Another interesting thing which could be done with this sort of model of engaging with your customer, based on what you know about them is telling them how many seats are available or grading the flight as commonly searched Hotels.com does this with hotel rooms. Two rooms left at this price. This is useful because while it may not cause me to book at that point in time, it’s hardly going to come as a shock to me that the price of a room in the Georges V in Paris has increased in the last two or three hours since I managed to get my travelling companion on the phone. It provides some trust. If my flight is rated Red for popular, I’ll know I am competing with, for example, 5000 Munster fans for that last seat on a flight the day before a match.

All of this is only possible if my customers trust me to use this data effectively to support them and not, specifically, to abuse them. I mean, if I assume someone who books every Monday morning will always book every Monday morning and start applying stealthy price increases to them that I do not necessarily apply to non-regular passengers, I will wind up with some public relations issues. And the loss of regular streams of income.
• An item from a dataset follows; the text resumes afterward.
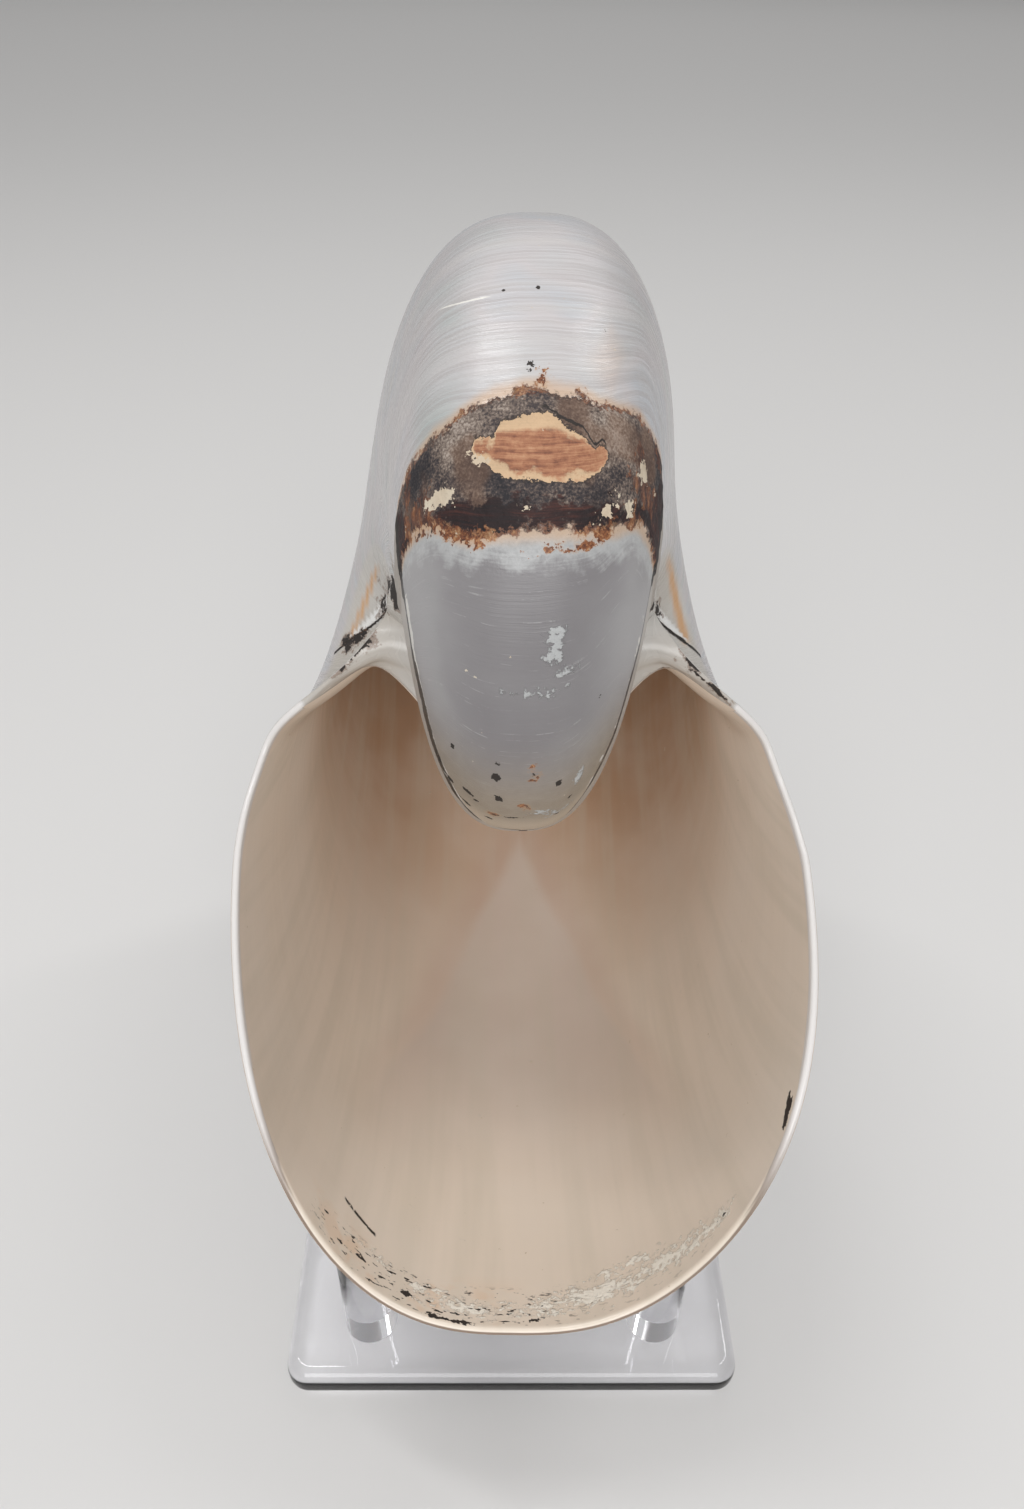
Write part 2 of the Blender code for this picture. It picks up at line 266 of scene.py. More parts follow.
class Nodes:
    """Makes the nodes of one material."""

    def __init__(self, name):
        self.material = bpy.data.materials.new(name)
        self.material.use_nodes = True
        self.tree = self.material.node_tree
        self.shader = self.tree.nodes["Principled BSDF"]

    def make(self, kind, settings=None, sockets=None, output=0):
        """One node: its settings come first, then the values or links of its sockets."""
        node = self.tree.nodes.new(kind)
        for key, value in (settings or {}).items():
            setattr(node, key, value)
        for key, value in (sockets or {}).items():
            self.put(node.inputs[key], value)
        return Value(self, node.outputs[output])

    def put(self, socket, value):
        """Links a socket to another, or gives it a number or a colour."""
        if isinstance(value, Value):
            self.tree.links.new(value.socket, socket)
        elif socket.type == "RGBA" and len(value) == 3:
            socket.default_value = (*value, 1.0)
        else:
            socket.default_value = value

    def set(self, **sockets):
        """Sets the Principled shader's sockets, named with underscores for spaces."""
        for key, value in sockets.items():
            self.put(self.shader.inputs[key.replace("_", " ")], value)

    def field(self, name):
        """A number kept on the mesh's points."""
        return self.make("ShaderNodeAttribute", {"attribute_name": name}, output="Fac")

    def place(self):
        """The point in the object's own coordinates."""
        return self.make("ShaderNodeTexCoord", output="Object")

    def vector(self, x, y, z=0.0):
        """A vector from its three parts."""
        return self.make("ShaderNodeCombineXYZ", None, {0: x, 1: y, 2: z})

    def noise(self, vector, scale, detail=3.0, roughness=0.5):
        """Smooth noise from 0 to 1."""
        return self.make("ShaderNodeTexNoise", None, {
            "Vector": vector, "Scale": scale, "Detail": detail, "Roughness": roughness})

    def step(self, value, low, high, bottom=0.0, top=1.0):
        """A smooth step from bottom to top as the value goes from low to high."""
        return self.make("ShaderNodeMapRange", {"interpolation_type": "SMOOTHSTEP"},
                         {0: value, 1: low, 2: high, 3: bottom, 4: top})

    def mix(self, share, first, second, way="MIX"):
        """A mix of two colours."""
        return self.make("ShaderNodeMix", {"data_type": "RGBA", "blend_type": way},
                         {0: share, 6: first, 7: second}, output=2)

    def layers(self, base, *coats):
        """Coats laid over a base in order, each a share and a colour."""
        for share, coat in coats:
            base = self.mix(share, base, coat)
        return base

    def ramp(self, value, *stops):
        """A colour ramp from stops, each a position and a colour."""
        ramp = self.make("ShaderNodeValToRGB", None, {0: value})
        elements = ramp.socket.node.color_ramp.elements
        while len(elements) < len(stops):
            elements.new(0.5)
        for element, (position, shade) in zip(elements, stops):
            element.position = position
            element.color = (*shade, 1.0)
        return ramp

    def bump(self, height, distance, strength):
        """A normal tilted by a height."""
        sockets = {"Height": height, "Distance": distance, "Strength": strength}
        return self.make("ShaderNodeBump", None, sockets)


# The shell's surface


def bell(across, shape):
    """A bell curve: height, the place across the whorl where it peaks, and its width."""
    height, centre, width = shape
    return height * np.exp(-0.5 * ((across - centre) / width) ** 2)


def rim_angle(lip, across):
    """How far round the spiral the margin lies: the sinus, plus a bell for the lobe and the notch, plus
    a falling S curve for the callus edge, plus a bell that one flank adds and the other takes away."""
    place = np.abs(across)
    drop, centre, width = lip.callus
    callus = drop / (1 + np.exp(-(place - centre) / width))
    uneven = np.sign(across) * bell(place, lip.uneven)
    return np.radians(lip.sinus + bell(place, lip.lobe) + bell(place, lip.notch) + callus + uneven)


def whorl(shape, angle, across):
    """Points of the outer surface about the coil axis, for an angle round the spiral and a place across.

    The keel's radius falls exponentially with the angle. From the keel (0) to the shoulder (1) the
    section is a superellipse quarter: width as a power of the sine, radius as a power of the cosine.
    From the shoulder to the axis (2) the radius falls evenly and the width eases to the callus as one
    minus an exponential of the cube. Above the axis the coil is skewed to the right."""
    angle, across = np.broadcast_arrays(angle, across)
    place = np.abs(across)
    radius = shape.lip_radius * np.exp(-math.log(shape.turn_ratio) / FULL_TURN * angle)
    turn = np.clip(place, 0, 1) * math.pi / 2
    venter_width = shape.half_width * radius * np.sin(turn) ** shape.venter_width_power
    venter_reach = radius * (shape.shoulder + (1 - shape.shoulder)
                             * np.abs(np.cos(turn)) ** shape.venter_height_power)
    inner = np.clip(2 - place, 0, 1)
    fullness = 1 - np.exp(-(inner / shape.callus_spread) ** 3)
    callus_width = shape.callus_half + (shape.half_width * radius - shape.callus_half) * fullness
    width = np.where(place <= 1, venter_width, callus_width) * np.sign(across)
    reach = np.where(place <= 1, venter_reach, radius * shape.shoulder * inner)
    heading = shape.lip_heading + angle
    height = reach * np.sin(heading)
    lifted = (height + np.hypot(height, shape.skew_blend)) / 2
    return np.stack([width + shape.skew * lifted, reach * np.cos(heading), height], -1)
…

In summary, I believe it is possible to personalise the booking experience to the benefit of both passenger and airline. I can see that hotel booking agencies are already working in this area but I think there’s even more potential there. Even after the booking experience is personalised down to the nth degree, this information could have a huge impact on targeting promotional emails (which is something, in my experience, the hotels aren’t quite getting right yet).